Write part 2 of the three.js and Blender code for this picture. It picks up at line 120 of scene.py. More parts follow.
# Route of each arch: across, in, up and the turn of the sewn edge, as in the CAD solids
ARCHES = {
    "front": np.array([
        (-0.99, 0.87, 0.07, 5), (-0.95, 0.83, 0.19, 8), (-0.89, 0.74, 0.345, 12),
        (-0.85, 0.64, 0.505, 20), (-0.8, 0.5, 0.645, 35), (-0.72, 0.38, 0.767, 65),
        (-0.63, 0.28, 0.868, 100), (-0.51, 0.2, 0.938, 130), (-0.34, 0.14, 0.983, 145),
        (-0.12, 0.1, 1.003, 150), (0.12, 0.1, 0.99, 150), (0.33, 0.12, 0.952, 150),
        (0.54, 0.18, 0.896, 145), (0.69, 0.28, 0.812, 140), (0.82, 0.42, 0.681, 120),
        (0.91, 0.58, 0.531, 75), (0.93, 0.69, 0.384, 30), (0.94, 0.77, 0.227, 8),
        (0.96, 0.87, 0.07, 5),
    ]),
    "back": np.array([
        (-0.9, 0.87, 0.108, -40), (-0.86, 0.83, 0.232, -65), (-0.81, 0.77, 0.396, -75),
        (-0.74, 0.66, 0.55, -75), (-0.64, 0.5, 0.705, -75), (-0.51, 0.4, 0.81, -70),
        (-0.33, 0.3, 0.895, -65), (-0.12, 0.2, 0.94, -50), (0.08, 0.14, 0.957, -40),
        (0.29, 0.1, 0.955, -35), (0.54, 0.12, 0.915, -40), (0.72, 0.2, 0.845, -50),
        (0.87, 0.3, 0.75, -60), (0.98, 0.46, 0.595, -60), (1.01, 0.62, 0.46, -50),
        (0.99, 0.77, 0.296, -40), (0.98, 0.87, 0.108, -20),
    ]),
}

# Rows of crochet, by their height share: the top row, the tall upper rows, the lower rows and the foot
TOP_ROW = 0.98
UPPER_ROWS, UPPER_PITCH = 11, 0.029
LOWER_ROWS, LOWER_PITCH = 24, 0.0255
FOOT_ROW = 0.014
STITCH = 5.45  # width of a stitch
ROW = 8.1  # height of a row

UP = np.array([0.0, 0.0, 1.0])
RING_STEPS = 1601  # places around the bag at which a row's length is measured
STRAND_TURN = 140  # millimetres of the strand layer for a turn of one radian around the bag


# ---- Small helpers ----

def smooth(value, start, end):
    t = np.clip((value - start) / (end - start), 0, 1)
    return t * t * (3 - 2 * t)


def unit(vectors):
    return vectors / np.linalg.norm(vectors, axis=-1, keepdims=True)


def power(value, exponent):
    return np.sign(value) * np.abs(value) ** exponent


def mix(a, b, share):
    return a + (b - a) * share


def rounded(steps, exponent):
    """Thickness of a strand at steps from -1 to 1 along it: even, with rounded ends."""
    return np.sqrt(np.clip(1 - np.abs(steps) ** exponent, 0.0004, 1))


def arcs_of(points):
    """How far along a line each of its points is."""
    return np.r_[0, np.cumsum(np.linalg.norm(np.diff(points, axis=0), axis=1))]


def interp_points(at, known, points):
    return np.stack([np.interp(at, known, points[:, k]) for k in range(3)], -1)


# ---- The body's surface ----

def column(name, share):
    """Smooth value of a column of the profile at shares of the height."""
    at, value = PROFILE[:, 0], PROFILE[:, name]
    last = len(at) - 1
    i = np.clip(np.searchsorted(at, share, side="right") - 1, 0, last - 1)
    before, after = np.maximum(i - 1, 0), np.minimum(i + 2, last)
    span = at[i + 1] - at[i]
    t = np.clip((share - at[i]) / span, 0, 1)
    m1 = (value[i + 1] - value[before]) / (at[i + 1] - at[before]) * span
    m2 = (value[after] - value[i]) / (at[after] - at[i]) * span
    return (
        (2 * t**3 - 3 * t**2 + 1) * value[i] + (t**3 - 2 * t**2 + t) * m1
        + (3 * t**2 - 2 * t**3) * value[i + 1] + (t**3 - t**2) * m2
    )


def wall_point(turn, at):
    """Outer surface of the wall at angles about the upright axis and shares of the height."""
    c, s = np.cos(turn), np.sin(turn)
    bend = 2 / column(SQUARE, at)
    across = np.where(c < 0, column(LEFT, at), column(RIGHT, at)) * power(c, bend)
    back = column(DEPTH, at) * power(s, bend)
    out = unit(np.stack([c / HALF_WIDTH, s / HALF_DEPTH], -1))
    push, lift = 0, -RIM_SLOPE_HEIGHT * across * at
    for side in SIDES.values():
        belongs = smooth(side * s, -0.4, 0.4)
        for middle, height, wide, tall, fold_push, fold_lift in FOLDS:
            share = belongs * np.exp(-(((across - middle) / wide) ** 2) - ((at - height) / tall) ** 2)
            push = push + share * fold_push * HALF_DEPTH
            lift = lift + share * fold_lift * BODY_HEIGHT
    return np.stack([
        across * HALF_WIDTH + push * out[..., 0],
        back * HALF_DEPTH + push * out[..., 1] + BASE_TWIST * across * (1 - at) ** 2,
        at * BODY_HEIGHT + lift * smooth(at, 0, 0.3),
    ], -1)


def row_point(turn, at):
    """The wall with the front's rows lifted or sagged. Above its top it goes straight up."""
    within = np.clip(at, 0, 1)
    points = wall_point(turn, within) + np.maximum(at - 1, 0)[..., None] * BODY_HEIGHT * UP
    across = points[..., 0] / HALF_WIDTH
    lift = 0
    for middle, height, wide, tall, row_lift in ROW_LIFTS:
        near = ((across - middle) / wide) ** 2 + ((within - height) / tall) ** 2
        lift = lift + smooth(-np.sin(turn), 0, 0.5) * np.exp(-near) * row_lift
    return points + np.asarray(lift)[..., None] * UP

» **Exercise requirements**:
Please output the entire listing exactly as it stands.

» **Written solution**:
Write part 2 of the three.js and Blender code for this picture. It picks up at line 120 of scene.py. More parts follow.
# Route of each arch: across, in, up and the turn of the sewn edge, as in the CAD solids
ARCHES = {
    "front": np.array([
        (-0.99, 0.87, 0.07, 5), (-0.95, 0.83, 0.19, 8), (-0.89, 0.74, 0.345, 12),
        (-0.85, 0.64, 0.505, 20), (-0.8, 0.5, 0.645, 35), (-0.72, 0.38, 0.767, 65),
        (-0.63, 0.28, 0.868, 100), (-0.51, 0.2, 0.938, 130), (-0.34, 0.14, 0.983, 145),
        (-0.12, 0.1, 1.003, 150), (0.12, 0.1, 0.99, 150), (0.33, 0.12, 0.952, 150),
        (0.54, 0.18, 0.896, 145), (0.69, 0.28, 0.812, 140), (0.82, 0.42, 0.681, 120),
        (0.91, 0.58, 0.531, 75), (0.93, 0.69, 0.384, 30), (0.94, 0.77, 0.227, 8),
        (0.96, 0.87, 0.07, 5),
    ]),
    "back": np.array([
        (-0.9, 0.87, 0.108, -40), (-0.86, 0.83, 0.232, -65), (-0.81, 0.77, 0.396, -75),
        (-0.74, 0.66, 0.55, -75), (-0.64, 0.5, 0.705, -75), (-0.51, 0.4, 0.81, -70),
        (-0.33, 0.3, 0.895, -65), (-0.12, 0.2, 0.94, -50), (0.08, 0.14, 0.957, -40),
        (0.29, 0.1, 0.955, -35), (0.54, 0.12, 0.915, -40), (0.72, 0.2, 0.845, -50),
        (0.87, 0.3, 0.75, -60), (0.98, 0.46, 0.595, -60), (1.01, 0.62, 0.46, -50),
        (0.99, 0.77, 0.296, -40), (0.98, 0.87, 0.108, -20),
    ]),
}

# Rows of crochet, by their height share: the top row, the tall upper rows, the lower rows and the foot
TOP_ROW = 0.98
UPPER_ROWS, UPPER_PITCH = 11, 0.029
LOWER_ROWS, LOWER_PITCH = 24, 0.0255
FOOT_ROW = 0.014
STITCH = 5.45  # width of a stitch
ROW = 8.1  # height of a row

UP = np.array([0.0, 0.0, 1.0])
RING_STEPS = 1601  # places around the bag at which a row's length is measured
STRAND_TURN = 140  # millimetres of the strand layer for a turn of one radian around the bag


# ---- Small helpers ----

def smooth(value, start, end):
    t = np.clip((value - start) / (end - start), 0, 1)
    return t * t * (3 - 2 * t)


def unit(vectors):
    return vectors / np.linalg.norm(vectors, axis=-1, keepdims=True)


def power(value, exponent):
    return np.sign(value) * np.abs(value) ** exponent


def mix(a, b, share):
    return a + (b - a) * share


def rounded(steps, exponent):
    """Thickness of a strand at steps from -1 to 1 along it: even, with rounded ends."""
    return np.sqrt(np.clip(1 - np.abs(steps) ** exponent, 0.0004, 1))


def arcs_of(points):
    """How far along a line each of its points is."""
    return np.r_[0, np.cumsum(np.linalg.norm(np.diff(points, axis=0), axis=1))]


def interp_points(at, known, points):
    return np.stack([np.interp(at, known, points[:, k]) for k in range(3)], -1)


# ---- The body's surface ----

def column(name, share):
    """Smooth value of a column of the profile at shares of the height."""
    at, value = PROFILE[:, 0], PROFILE[:, name]
    last = len(at) - 1
    i = np.clip(np.searchsorted(at, share, side="right") - 1, 0, last - 1)
    before, after = np.maximum(i - 1, 0), np.minimum(i + 2, last)
    span = at[i + 1] - at[i]
    t = np.clip((share - at[i]) / span, 0, 1)
    m1 = (value[i + 1] - value[before]) / (at[i + 1] - at[before]) * span
    m2 = (value[after] - value[i]) / (at[after] - at[i]) * span
    return (
        (2 * t**3 - 3 * t**2 + 1) * value[i] + (t**3 - 2 * t**2 + t) * m1
        + (3 * t**2 - 2 * t**3) * value[i + 1] + (t**3 - t**2) * m2
    )


def wall_point(turn, at):
    """Outer surface of the wall at angles about the upright axis and shares of the height."""
    c, s = np.cos(turn), np.sin(turn)
    bend = 2 / column(SQUARE, at)
    across = np.where(c < 0, column(LEFT, at), column(RIGHT, at)) * power(c, bend)
    back = column(DEPTH, at) * power(s, bend)
    out = unit(np.stack([c / HALF_WIDTH, s / HALF_DEPTH], -1))
    push, lift = 0, -RIM_SLOPE_HEIGHT * across * at
    for side in SIDES.values():
        belongs = smooth(side * s, -0.4, 0.4)
        for middle, height, wide, tall, fold_push, fold_lift in FOLDS:
            share = belongs * np.exp(-(((across - middle) / wide) ** 2) - ((at - height) / tall) ** 2)
            push = push + share * fold_push * HALF_DEPTH
            lift = lift + share * fold_lift * BODY_HEIGHT
    return np.stack([
        across * HALF_WIDTH + push * out[..., 0],
        back * HALF_DEPTH + push * out[..., 1] + BASE_TWIST * across * (1 - at) ** 2,
        at * BODY_HEIGHT + lift * smooth(at, 0, 0.3),
    ], -1)


def row_point(turn, at):
    """The wall with the front's rows lifted or sagged. Above its top it goes straight up."""
    within = np.clip(at, 0, 1)
    points = wall_point(turn, within) + np.maximum(at - 1, 0)[..., None] * BODY_HEIGHT * UP
    across = points[..., 0] / HALF_WIDTH
    lift = 0
    for middle, height, wide, tall, row_lift in ROW_LIFTS:
        near = ((across - middle) / wide) ** 2 + ((within - height) / tall) ** 2
        lift = lift + smooth(-np.sin(turn), 0, 0.5) * np.exp(-near) * row_lift
    return points + np.asarray(lift)[..., None] * UP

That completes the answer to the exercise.